Sheridan – Wednesday, Nov. 4 – YMCA – 10-11 a.m.
Worland – Tuesday, Oct. 27 – Worland City Hall – 9-10 a.m.
The Council for Citizens Against Government Waste (CCAGW) honored Senator Enzi as a Taxpayer Hero for scoring 88 percent on its 2008 Congressional Ratings, much above the Senate’s average of 38 percent. The Congressional Ratings are based on 48 key votes in the House and Senate during 2008, the second session of the 110th Congress. “Sen. Enzi put the interests of taxpayers ahead of politics by consistently voting to cut wasteful spending, reduce the tax burden, and make government more accountable to taxpayers,” said CCAGW President Tom Schatz.
Taking action against ACORN
After videos were released showing Association of Community Organizations for Reform Now (ACORN) employees aiding illegal actions, both the House and the Senate took actions to defund the organization. Senator Enzi co-sponsored an amendment to prohibit funding of ACORN housing programs that was passed on Sept. 14 in the Department of Transportation, Housing and Urban Development appropriations bill. That bill now awaits action by a joint conference committee in the Senate and the House. The Senate will now consider the Defund ACORN Act which the House passed on Sept. 17. In addition to Congressional action, the IRS and the Census Bureau have both decided to end their partnerships with ACORN. Investigations into this group are also occurring at the federal level in addition to a number of state level investigations.

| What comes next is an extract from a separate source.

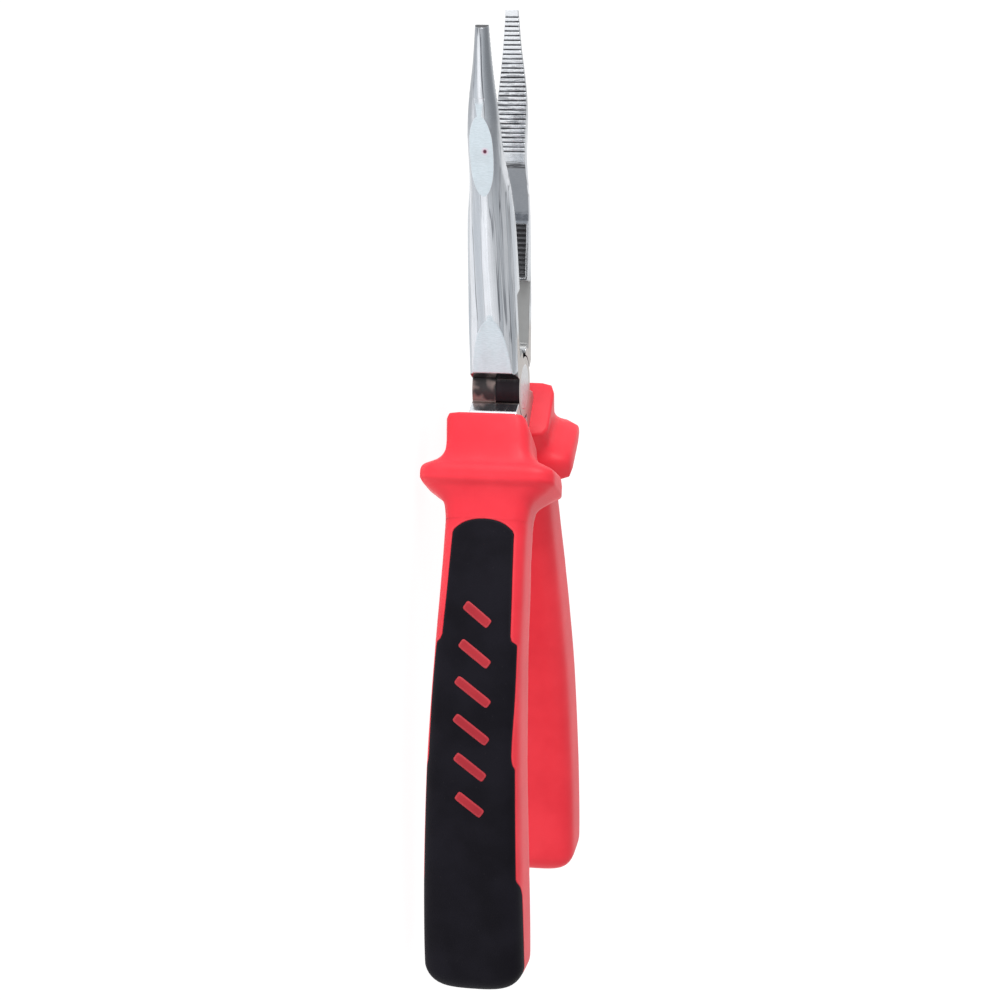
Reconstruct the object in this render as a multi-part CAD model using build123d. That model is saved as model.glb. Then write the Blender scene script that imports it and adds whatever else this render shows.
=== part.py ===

Protecting the Second Amendment
Senator Enzi co-sponsored an amendment that passed 68-30 in the Department of Transportation, Housing and Urban Development appropriations bill which ensures that law abiding Amtrak passengers are allowed to securely transport firearms in checked baggage the same way airline passengers are allowed. “It’s important that our Second Amendment Rights aren’t denied in random ways. If responsible gun owners can transport their firearms safely, they should be allowed to do so,” Enzi said.